Competition in Markets

Competition within a market refers to a position whereby there are multiple firms, with rivalrous relations, attempting to hold the largest market share, whilst also retaining high levels of profit in the long-run.

 In a competitive market, there is an incentive for firms to lower prices, improve quality, and innovate new ideas in order to attract customers and widen their share within the market. This dynamic promotes efficiency within a market and sees a more productive allocation of the factors of production. This is crucial for ensuring that consumer welfare demands are met and exceeded within an economy which in turn will boost consumer spending, leading to an increase in economic growth. Alongside the thriving levels of efficiency and growth, competition also advances efforts made towards new technologies within an economy which can further boost the worth of a country’s infrastructure in comparison with alternative economies. This advancement will see increased foreign investment which will provide added growth to an economy.

Antitrust laws are one of the methods used my governments to control competition. Such as the Sherman Antitrust Act established by the U.S congress in 1890 which saw an increase in the ability for competition to be left to its own devices, following this Act, the US saw considerable advancements in their economic status prior to the depression of 1893. Controlling competition allows a market to ensure that price fixing, market allocation, and monopolisation don’t occur as these can prohibit consumer welfare due to reduced innovation, increased inflationary pressure, and decreased choice of selection. 

A second method to control competition is through regulatory policies. These policies ensure that minimum levels of quality and safety in the workspace are met. Examples include the 48-hour week cap (which can be opted out of), and the fact that gender mainstreaming is not allowed in many industries. These policies help to create transparency through firms to allow consumers to carry out rational decision making in their purchases.

However, promoting competition can also have its costs. In certain industries such as telecoms/transportation, natural monopolies often exist due to high levels of fixed costs and economics of scale. In these cases, promoting competition may not be feasible or desirable, as it can lead to an increase in price whilst simultaneously experiencing a decrease in the quality of a product or service. Also, firms may implement penetration-pricing to eliminate competitors which decreases consumer welfare and prohibits the growth of an economy in the long-run.

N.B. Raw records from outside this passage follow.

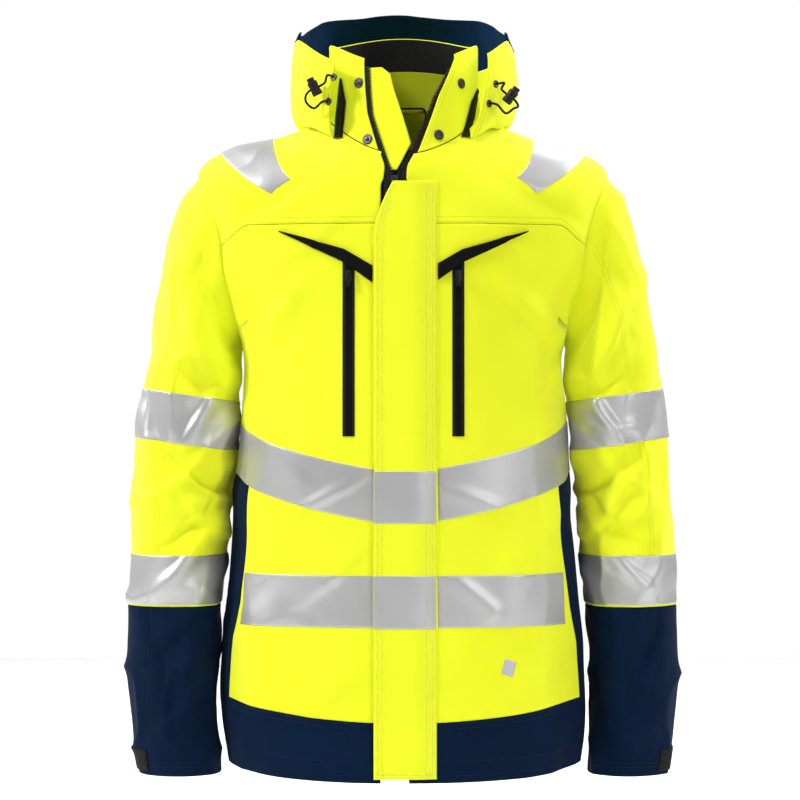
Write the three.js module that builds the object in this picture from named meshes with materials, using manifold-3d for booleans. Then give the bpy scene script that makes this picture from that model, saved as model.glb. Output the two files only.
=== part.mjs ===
// A waterproof high-visibility shell jacket, open at the collar and hanging by its neck loop.
// Millimetres, +Z up, front of the jacket towards -Y, the wearer's left towards +X.
// Every cloth piece is a sheet of even thickness laid on one of three lofted surfaces: body, sleeve, hood.

import * as THREE from "three";
import { mergeVertices } from "three/addons/utils/BufferGeometryUtils.js";
import Module from "manifold-3d";

const wasm = await Module();
wasm.setup();

// ---------- Driving dimensions ----------

// Cloth and seams
const CLOTH = 1.2; // laminated shell cloth
const SEAM_GAP = 0.7; // between two panels that meet at a seam
const LAYER_GAP = 0.9; // between a trim and the cloth it is sewn to
const TRIM = 0.7; // reflective tape, zip tape
const FACET_ROOM = 0.9; // more room where a wide trim lies over a rounded panel
const FLAT_ROOM = 0.2; // and where the panel under it is nearly flat

// Body half widths, back depths and heights, with z = 0 at the side of the neck
const CHEST_HALF = 190;
const WAIST_HALF = 198;
const HIP_HALF = 214;
const HEM_HALF = 208;
const BACK_DEPTH = 131;
const HEM_Z = -765;
const HEM_SIDE_RISE = 12;
const HEM_TAIL_DROP = 8;
const HIP_Z = -684;
const WAIST_Z = -440;
const ARMPIT_Z = -250;
const SHOULDER_HALF = 239;
const SHOULDER_Z = -55;
const NECK_HALF = 94;
const NECK_BACK = 80;
const COLLAR_FRONT_Z = 66;
const COLLAR_BACK_Z = 120;

// The front hangs in one straight line beside the zip, so that the slider runs straight
const ZIP_TOP_Z = -69;
const ZIP_TOP_DEPTH = 127;
const ZIP_HEM_DEPTH = 140;
const ZIP_X = -10;
const ZIP_TEETH_GAP = 2.4;
const ZIP_TAPE_WIDTH = 13;
const ZIP_CHANNEL_HALF = 15;
const ZIP_END_RISE = 12; // end of the zip above the hem

// Seams and tapes
const YOKE_Z = -120;
const YOKE_SIDE_DROP = 22;
const HEM_BAND = 69;
const HEM_BAND_SIDE_RISE = 22;
const STRIP_TOP_Z = -422;
const STRIP_TOP_RISE = 24; // to the side seam above
const STRIP_BACK_DROP = 12; // from there to its back edge
const STRIP_TOP_X = 179;
const STRIP_CORNER_X = 205;
const STRIP_BACK_DEG = 97;
const TAPE_WIDTH = 60;
const CHEST_TAPE_SIDE_RISE = 63;
const WAIST_TAPE_Z = -526;

// Storm flap
const FLAP_LEFT = -34;
const FLAP_RIGHT = 38;
const FLAP_CLOTH = 1.6;
const FLAP_LIFT = 6; // room for the slider and its pull
const FLAP_CORNER_Z = -134;

// Sleeves: clearance from the body, lengths and girths
const SLEEVE_CLEARANCE = 8;
const CUFF_Z = -766;
const FOREARM_SEAM_Z = -567;
const UPPER_TAPE_Z = -310;
const UPPER_TAPE_SLOPE = 16; // outer side above the inner side
const LOWER_TAPE_Z = -507;
const SLEEVE_TAPE_WIDTH = 58;
const UPPER_ARM_WIDTH = 116;
const ELBOW_WIDTH = 114;
const CUFF_WIDTH = 96;
const ARMHOLE_SPREAD_DEG = 23;
const ARMHOLE_ROWS = [5.15, 8]; // from the underarm row to the shoulder tip row
const ARMHOLE_GAP = 2.2;

// Hood
const HOOD_HALF = 133;
const HOOD_BACK = 222;
const HOOD_RIM_Z = 160;

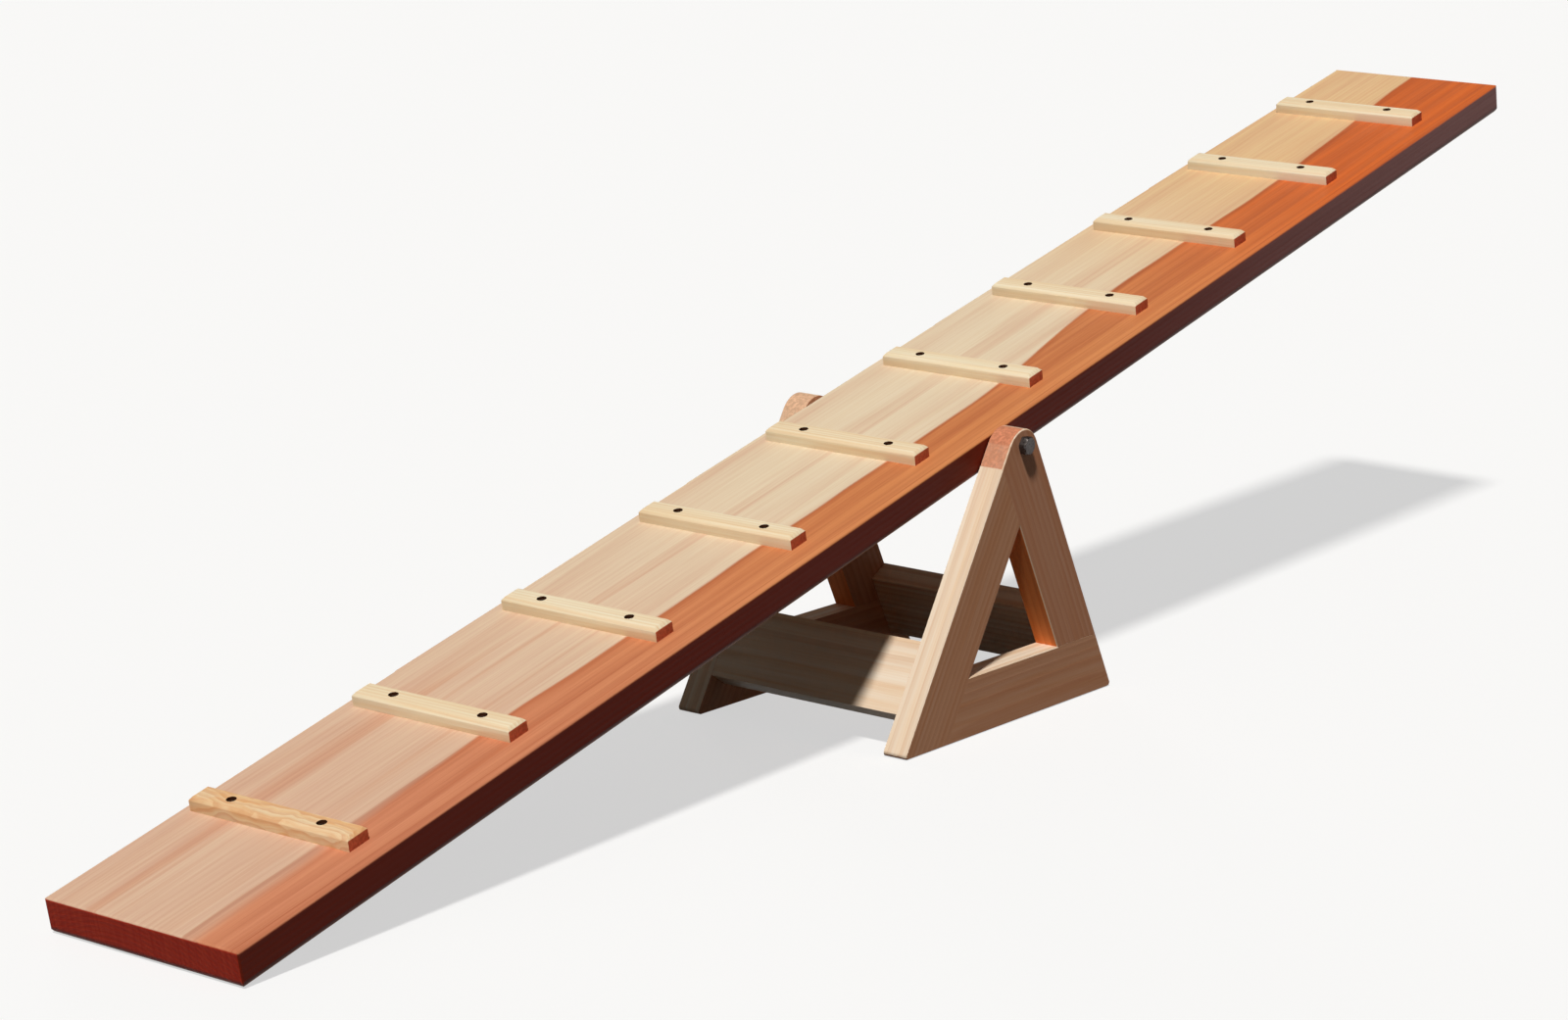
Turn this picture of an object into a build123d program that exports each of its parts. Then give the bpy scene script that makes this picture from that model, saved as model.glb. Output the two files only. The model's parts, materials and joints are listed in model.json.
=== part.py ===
from build123d import *
from math import asin, atan2, cos, degrees, radians, sin, sqrt, tan
import os

# A walking seesaw: a long plank with grip cleats that tips between two triangular wooden frames.
# Millimetres. X runs along the plank from its low end to its high end, Y across it, Z up.
# The origin is on the floor, under the middle of the overall length. The pivot axis lies along Y.
# Right is the side at -Y and left the side at +Y, as seen by someone who walks up the plank.

# Plank
board_length = 2438
board_end_width = 235
board_swell = 6  # the left edge swells out by this at mid length
board_thickness = 38
board_top_round = 3
board_bottom_round = 9.5
board_corner_round = 3
board_corner_clearance = 0.1  # keeps the corner rounding off the long edges

# Pivot
pivot_height = 309
pivot_past_middle = 4  # towards the high end, so that the low end is the heavier one
pivot_above_middle = 3.5  # the bolts sit this far above the middle of the board's thickness
side_gap = 1.5  # between the plank's edge and each frame

# Cleats and their screws
cleat_count = 10
cleat_length = 196
cleat_width = 27.5
cleat_thickness = 15
cleat_chamfer = 3.6
cleat_left_margin = 10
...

Because of these reasons, policymakers face a trade-off as they must assess the opportunity cost of implementing policies into a market. This is because it is in their best self-interest to boost competition to allow consumer welfare to develop; however, the cost of this must be considered as market failure may occur if costs to firms are too high for them to maintain profits. In addition, because of the increased inflationary pressure, a balance point of policies must be calculated to prevent prices uncontrollably rising/falling. Ultimately, a competitive market can lead to an increased level of economic prosperity and consumer welfare, but achieving this requires a careful analytical balance of competing interests and a deep understanding of the market dynamics.